(3D code data)
|---|
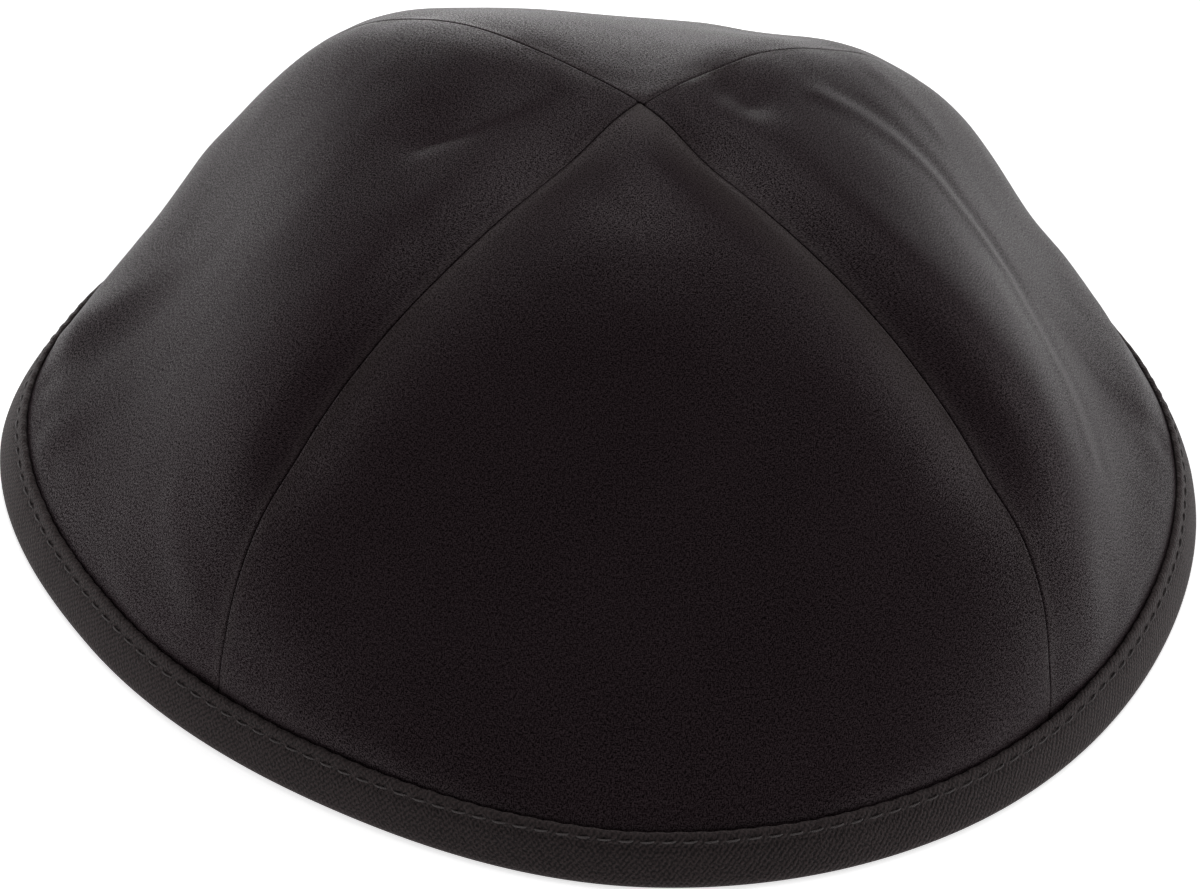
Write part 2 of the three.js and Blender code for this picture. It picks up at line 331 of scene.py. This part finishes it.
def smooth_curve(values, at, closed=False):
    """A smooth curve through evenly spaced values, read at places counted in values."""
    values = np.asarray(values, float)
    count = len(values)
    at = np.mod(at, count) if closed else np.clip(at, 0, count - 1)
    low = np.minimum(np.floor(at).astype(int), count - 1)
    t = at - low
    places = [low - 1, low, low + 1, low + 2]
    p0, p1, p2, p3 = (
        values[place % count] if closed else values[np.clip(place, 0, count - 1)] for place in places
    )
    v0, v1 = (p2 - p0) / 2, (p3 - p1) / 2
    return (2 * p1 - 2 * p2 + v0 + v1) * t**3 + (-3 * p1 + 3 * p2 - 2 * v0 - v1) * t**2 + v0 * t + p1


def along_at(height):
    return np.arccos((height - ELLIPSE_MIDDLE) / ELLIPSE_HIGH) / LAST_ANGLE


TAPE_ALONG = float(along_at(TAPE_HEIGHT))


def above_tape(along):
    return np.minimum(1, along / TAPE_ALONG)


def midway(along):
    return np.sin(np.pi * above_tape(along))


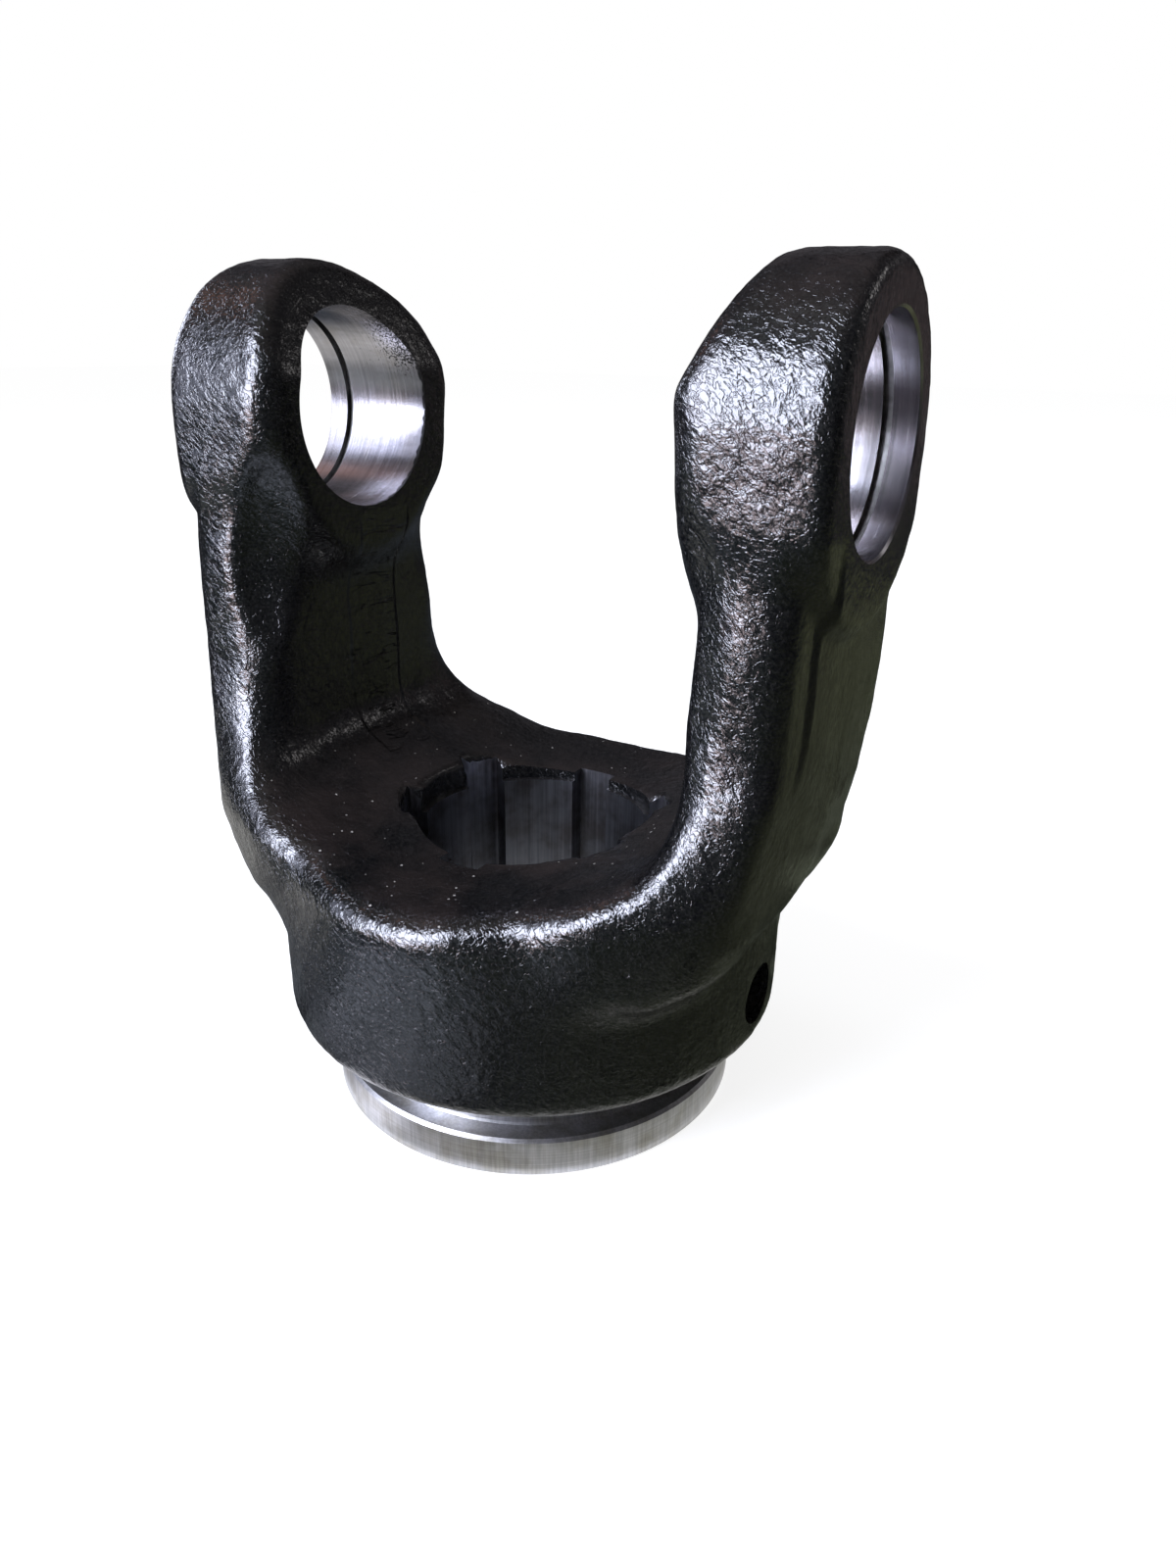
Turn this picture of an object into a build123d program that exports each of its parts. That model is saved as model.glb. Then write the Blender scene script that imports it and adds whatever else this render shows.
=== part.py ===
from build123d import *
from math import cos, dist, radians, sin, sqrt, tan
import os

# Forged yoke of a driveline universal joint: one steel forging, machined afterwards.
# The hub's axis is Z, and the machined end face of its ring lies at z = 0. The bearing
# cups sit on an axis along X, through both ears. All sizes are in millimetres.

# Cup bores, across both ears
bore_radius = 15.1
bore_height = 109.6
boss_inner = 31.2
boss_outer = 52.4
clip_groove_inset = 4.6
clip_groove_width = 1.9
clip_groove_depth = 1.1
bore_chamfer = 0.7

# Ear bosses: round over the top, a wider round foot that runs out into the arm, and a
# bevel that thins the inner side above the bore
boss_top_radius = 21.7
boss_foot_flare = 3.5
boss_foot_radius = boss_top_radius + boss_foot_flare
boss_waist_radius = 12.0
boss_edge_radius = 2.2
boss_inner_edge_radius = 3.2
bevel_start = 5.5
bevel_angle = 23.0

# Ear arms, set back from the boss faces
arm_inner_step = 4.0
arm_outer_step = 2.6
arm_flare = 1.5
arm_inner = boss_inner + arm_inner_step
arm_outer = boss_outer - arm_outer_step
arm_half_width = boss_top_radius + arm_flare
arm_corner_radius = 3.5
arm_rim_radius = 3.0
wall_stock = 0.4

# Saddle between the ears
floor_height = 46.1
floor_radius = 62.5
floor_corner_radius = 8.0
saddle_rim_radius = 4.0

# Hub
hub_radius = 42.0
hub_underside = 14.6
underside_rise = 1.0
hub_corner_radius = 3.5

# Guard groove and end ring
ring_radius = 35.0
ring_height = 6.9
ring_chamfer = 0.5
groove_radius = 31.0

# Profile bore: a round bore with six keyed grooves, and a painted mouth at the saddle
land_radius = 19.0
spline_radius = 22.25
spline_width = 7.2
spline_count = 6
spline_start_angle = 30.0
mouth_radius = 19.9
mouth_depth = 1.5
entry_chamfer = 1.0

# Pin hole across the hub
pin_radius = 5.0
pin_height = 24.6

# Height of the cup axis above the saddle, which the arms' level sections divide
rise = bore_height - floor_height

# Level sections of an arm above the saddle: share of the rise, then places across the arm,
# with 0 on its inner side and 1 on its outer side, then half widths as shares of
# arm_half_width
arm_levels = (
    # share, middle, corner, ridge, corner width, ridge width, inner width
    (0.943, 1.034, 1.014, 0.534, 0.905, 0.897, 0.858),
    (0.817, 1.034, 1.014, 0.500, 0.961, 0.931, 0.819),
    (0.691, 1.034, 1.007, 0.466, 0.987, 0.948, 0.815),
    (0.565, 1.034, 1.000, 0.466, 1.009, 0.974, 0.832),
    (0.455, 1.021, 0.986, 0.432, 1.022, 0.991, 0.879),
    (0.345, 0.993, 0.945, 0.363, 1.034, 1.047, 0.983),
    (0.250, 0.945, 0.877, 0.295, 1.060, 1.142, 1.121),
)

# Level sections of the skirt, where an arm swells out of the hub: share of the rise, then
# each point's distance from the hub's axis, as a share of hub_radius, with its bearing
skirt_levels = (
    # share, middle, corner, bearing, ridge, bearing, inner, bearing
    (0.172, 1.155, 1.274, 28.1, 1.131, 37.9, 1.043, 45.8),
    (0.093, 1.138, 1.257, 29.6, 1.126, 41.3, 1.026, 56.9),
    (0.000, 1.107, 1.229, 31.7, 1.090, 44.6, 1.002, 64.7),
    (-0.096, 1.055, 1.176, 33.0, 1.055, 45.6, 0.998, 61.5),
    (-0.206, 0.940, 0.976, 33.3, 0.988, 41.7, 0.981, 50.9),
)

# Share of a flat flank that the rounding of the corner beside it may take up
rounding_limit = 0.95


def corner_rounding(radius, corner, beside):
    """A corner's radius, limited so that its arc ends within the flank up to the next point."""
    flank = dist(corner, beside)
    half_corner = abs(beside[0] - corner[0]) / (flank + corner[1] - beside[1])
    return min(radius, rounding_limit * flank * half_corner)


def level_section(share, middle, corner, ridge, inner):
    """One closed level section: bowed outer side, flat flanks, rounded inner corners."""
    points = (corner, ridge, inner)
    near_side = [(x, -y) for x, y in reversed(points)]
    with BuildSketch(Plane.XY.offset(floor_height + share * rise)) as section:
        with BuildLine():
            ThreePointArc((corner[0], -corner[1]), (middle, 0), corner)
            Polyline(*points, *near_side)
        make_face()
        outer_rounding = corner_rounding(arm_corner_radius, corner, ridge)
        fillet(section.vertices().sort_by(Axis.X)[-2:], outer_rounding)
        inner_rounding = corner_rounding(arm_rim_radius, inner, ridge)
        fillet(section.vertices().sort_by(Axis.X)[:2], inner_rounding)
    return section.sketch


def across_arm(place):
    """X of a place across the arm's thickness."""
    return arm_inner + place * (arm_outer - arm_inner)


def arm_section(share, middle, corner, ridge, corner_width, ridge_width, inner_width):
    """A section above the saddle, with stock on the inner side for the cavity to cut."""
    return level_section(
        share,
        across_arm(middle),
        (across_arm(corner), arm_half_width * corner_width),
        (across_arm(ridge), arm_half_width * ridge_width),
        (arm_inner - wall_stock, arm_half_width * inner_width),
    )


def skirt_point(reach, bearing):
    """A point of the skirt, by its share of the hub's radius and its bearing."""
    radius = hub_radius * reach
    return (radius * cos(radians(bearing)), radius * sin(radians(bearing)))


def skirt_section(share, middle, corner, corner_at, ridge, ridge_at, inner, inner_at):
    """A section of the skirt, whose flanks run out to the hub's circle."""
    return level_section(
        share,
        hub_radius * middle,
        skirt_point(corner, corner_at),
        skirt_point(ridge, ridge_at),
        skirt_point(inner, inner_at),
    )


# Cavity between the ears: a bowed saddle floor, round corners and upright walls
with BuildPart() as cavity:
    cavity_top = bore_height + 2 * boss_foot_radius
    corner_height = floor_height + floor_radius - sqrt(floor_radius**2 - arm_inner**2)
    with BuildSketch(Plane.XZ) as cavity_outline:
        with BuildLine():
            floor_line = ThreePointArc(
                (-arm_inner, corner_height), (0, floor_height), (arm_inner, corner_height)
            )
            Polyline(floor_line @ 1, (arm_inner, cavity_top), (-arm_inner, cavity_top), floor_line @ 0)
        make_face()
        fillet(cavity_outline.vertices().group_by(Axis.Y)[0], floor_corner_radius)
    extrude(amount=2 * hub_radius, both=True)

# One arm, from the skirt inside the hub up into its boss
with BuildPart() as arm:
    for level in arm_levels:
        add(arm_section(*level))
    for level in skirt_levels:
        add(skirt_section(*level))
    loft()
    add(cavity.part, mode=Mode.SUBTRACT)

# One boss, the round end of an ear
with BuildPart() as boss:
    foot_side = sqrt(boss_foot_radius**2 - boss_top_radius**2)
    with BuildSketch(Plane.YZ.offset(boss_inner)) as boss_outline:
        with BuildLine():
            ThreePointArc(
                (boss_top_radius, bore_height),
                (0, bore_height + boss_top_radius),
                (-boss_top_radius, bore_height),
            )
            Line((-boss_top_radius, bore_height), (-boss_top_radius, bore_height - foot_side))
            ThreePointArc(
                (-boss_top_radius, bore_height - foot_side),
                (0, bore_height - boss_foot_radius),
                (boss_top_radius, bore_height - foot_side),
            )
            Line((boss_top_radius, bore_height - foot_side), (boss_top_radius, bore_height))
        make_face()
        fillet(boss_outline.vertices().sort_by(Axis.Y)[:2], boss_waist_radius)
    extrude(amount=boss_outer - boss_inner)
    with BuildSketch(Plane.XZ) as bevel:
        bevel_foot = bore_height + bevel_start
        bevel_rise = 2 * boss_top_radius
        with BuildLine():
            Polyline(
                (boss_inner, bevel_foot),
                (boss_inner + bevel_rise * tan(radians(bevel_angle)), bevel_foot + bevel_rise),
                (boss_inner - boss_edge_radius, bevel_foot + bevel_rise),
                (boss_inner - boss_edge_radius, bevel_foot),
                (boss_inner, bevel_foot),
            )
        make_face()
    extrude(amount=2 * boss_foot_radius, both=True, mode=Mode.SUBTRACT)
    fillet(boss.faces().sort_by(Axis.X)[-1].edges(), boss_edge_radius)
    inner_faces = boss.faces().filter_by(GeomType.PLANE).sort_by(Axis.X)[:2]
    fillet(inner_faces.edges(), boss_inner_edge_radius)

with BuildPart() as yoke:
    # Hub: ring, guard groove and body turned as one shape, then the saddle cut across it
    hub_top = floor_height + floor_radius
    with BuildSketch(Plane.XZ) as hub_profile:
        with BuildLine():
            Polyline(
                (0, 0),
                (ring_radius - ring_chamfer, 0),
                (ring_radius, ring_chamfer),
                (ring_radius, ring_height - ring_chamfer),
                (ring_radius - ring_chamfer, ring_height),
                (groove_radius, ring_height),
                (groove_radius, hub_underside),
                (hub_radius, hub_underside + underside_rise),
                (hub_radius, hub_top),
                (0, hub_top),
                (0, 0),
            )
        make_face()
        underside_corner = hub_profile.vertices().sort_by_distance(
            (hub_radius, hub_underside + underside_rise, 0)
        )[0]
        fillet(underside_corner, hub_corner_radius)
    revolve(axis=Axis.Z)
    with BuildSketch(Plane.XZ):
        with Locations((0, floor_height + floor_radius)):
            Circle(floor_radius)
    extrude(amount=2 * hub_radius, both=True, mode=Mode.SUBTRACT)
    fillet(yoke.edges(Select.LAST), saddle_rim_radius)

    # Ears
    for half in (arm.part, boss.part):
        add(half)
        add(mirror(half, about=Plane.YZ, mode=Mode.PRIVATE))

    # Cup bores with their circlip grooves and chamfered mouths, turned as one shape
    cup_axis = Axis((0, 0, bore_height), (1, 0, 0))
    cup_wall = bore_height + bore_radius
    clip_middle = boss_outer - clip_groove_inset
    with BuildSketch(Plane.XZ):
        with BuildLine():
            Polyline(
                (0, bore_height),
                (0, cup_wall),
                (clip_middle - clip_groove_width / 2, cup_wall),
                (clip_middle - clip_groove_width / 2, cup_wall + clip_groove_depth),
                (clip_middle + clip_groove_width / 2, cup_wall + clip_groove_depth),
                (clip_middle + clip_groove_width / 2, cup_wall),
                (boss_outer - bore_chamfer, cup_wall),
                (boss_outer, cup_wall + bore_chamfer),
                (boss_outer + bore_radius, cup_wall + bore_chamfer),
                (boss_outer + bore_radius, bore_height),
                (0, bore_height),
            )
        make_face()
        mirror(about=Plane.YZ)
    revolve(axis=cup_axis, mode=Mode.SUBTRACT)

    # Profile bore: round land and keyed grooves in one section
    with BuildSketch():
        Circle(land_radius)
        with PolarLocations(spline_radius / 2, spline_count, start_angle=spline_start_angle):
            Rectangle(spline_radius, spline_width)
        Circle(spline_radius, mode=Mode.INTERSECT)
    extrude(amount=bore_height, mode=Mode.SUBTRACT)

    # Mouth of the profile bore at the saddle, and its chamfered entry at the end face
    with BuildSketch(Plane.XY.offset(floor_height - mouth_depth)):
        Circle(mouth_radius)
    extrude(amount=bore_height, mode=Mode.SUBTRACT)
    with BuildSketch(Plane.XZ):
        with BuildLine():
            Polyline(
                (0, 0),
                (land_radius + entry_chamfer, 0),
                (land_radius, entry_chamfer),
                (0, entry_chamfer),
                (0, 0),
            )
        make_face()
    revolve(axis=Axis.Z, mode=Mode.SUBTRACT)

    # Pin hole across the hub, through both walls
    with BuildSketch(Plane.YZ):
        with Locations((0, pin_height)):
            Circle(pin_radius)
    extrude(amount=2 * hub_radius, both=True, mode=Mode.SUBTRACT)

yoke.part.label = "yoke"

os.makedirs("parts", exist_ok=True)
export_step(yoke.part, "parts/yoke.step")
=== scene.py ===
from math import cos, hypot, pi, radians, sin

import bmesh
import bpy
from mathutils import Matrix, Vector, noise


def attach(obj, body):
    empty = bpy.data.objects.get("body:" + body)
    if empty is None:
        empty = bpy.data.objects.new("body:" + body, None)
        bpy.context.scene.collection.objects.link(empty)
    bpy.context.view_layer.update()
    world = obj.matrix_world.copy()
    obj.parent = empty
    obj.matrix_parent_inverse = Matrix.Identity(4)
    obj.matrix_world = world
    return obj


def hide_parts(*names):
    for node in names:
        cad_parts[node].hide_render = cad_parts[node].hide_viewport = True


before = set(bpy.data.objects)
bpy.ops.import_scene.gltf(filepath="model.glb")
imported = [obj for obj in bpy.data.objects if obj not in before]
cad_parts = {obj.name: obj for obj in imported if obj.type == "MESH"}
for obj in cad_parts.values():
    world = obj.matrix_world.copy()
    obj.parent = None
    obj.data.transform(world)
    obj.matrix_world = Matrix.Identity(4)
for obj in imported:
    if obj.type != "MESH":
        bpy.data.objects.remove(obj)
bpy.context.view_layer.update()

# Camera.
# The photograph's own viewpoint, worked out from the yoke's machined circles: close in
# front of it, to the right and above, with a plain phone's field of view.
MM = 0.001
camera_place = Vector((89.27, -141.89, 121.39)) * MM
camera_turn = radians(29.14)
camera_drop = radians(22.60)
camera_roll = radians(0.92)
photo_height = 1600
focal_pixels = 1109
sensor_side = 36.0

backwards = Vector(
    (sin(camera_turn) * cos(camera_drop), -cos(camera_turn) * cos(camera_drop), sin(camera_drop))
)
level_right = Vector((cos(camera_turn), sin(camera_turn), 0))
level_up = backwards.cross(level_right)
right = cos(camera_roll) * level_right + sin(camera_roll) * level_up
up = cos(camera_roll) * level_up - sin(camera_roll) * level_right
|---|
▶ [WHAT IS REQUIRED]
Quote, word for word, every line from the top of the entries through the line that holds "bore_chamfer = 0.7".

▶ [EXERCISE RESULT]
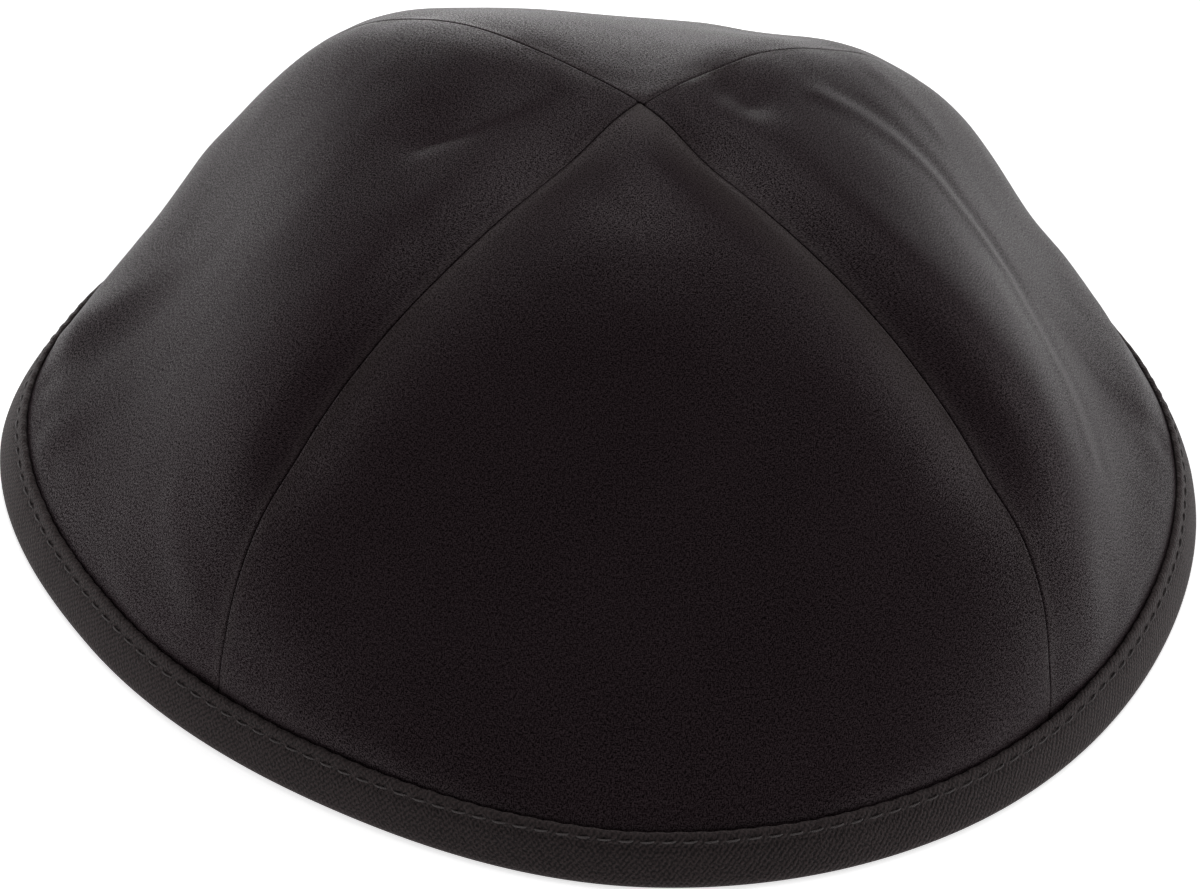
Write part 2 of the three.js and Blender code for this picture. It picks up at line 331 of scene.py. This part finishes it.
def smooth_curve(values, at, closed=False):
    """A smooth curve through evenly spaced values, read at places counted in values."""
    values = np.asarray(values, float)
    count = len(values)
    at = np.mod(at, count) if closed else np.clip(at, 0, count - 1)
    low = np.minimum(np.floor(at).astype(int), count - 1)
    t = at - low
    places = [low - 1, low, low + 1, low + 2]
    p0, p1, p2, p3 = (
        values[place % count] if closed else values[np.clip(place, 0, count - 1)] for place in places
    )
    v0, v1 = (p2 - p0) / 2, (p3 - p1) / 2
    return (2 * p1 - 2 * p2 + v0 + v1) * t**3 + (-3 * p1 + 3 * p2 - 2 * v0 - v1) * t**2 + v0 * t + p1


def along_at(height):
    return np.arccos((height - ELLIPSE_MIDDLE) / ELLIPSE_HIGH) / LAST_ANGLE


TAPE_ALONG = float(along_at(TAPE_HEIGHT))


def above_tape(along):
    return np.minimum(1, along / TAPE_ALONG)


def midway(along):
    return np.sin(np.pi * above_tape(along))


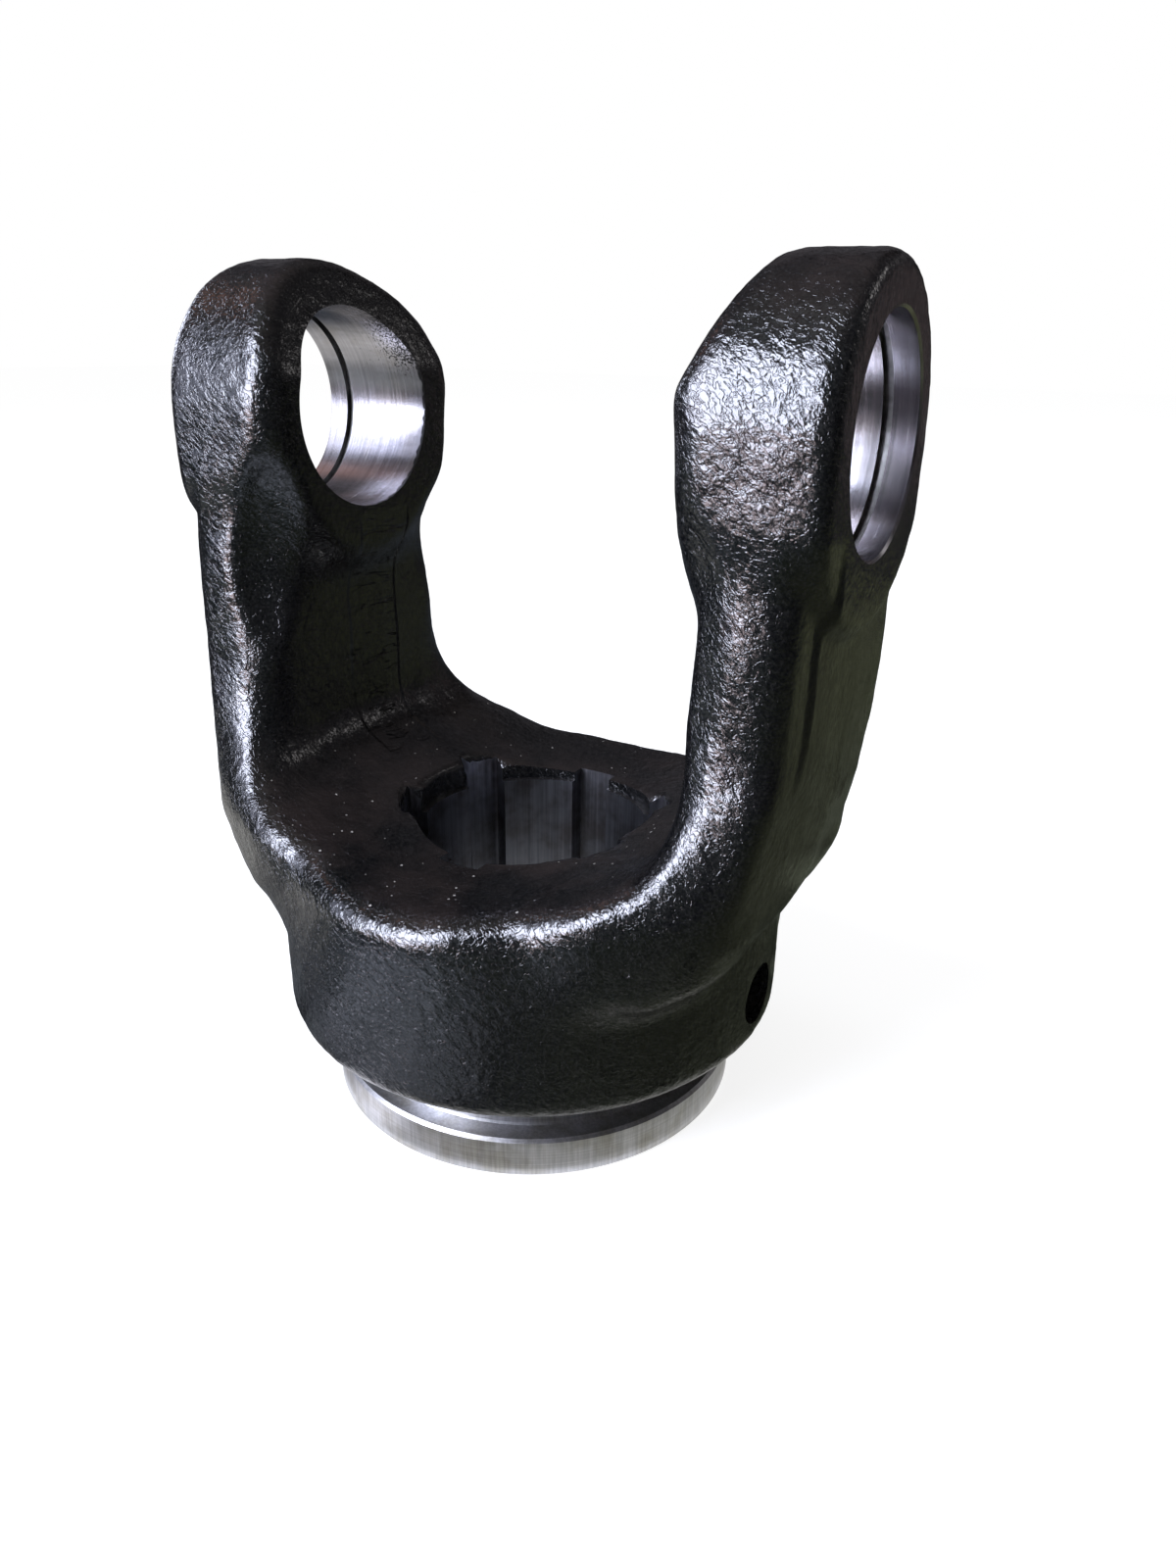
Turn this picture of an object into a build123d program that exports each of its parts. That model is saved as model.glb. Then write the Blender scene script that imports it and adds whatever else this render shows.
=== part.py ===
from build123d import *
from math import cos, dist, radians, sin, sqrt, tan
import os

# Forged yoke of a driveline universal joint: one steel forging, machined afterwards.
# The hub's axis is Z, and the machined end face of its ring lies at z = 0. The bearing
# cups sit on an axis along X, through both ears. All sizes are in millimetres.

# Cup bores, across both ears
bore_radius = 15.1
bore_height = 109.6
boss_inner = 31.2
boss_outer = 52.4
clip_groove_inset = 4.6
clip_groove_width = 1.9
clip_groove_depth = 1.1
bore_chamfer = 0.7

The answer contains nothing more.